I can’t say with certainty how well I have endured or persevered during this lifetime, other than I continue breathing, I have stayed upright and conscious, and periodically throughout the previous V decades, I have contributed something to my circle/family/society ... maybe. A younger Aaron certainly wanted to leave “my mark,” especially within the worlds of film and theater, following in the artistic footsteps of Elia Kazan and Mike Nichols most notably, jumping between the Great White Way and the Silver Screen. My path has meandered elsewhere, and though I have not left that mark, I know I have left other (hopefully) positive ones. I certainly hope my two kids will add to the “positive ones” column, but they’re still works-in-progress, and I have a lot of active and passive parenting left.
But also, sitting on the other side of my self-described mid-point, I would prefer to look forward to the next L rather than keep reflecting obsessing on the foundational L. The tricky part—and my latest fixation—remains finding the balance: the Goldilocks needle in the infinite haystack that enables somebody to utilize the elements of the past just enough to proactively create the best future available for that person and those connected to (insert appropriate pronoun here).
Getting here has been a longer a more challenging journey than the less-aware me could have imagined, and if I can manifest anything today, I suppose it would be forcing “here” to actually be my “midpoint” (at worst).
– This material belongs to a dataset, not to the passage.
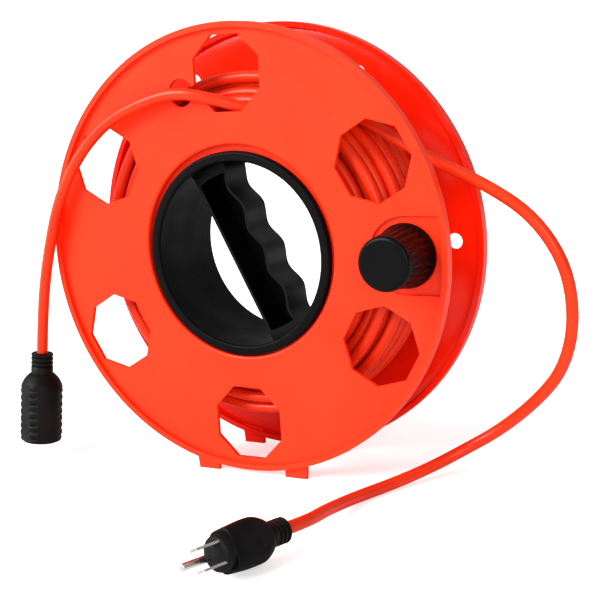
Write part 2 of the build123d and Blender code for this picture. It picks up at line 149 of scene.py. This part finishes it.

I’ve had a terrible time wrapping-up this post, which seems appropriate.
Utilizing my not-so-superpower, however, I suppose the best way to end is to remember and move through where I started, considering what the world was like when Sweetback arrived; experiencing, absorbing, and celebrating Natural Death upon its return; choosing to move forward in a way that lets me feel comfortable celebrating myself; and sticking around enjoy my family, finally settle into a career, and endure in this world for even a teeny fraction of the durability and longevity of those fascinating Roman numerals ... and this post's commitment to them!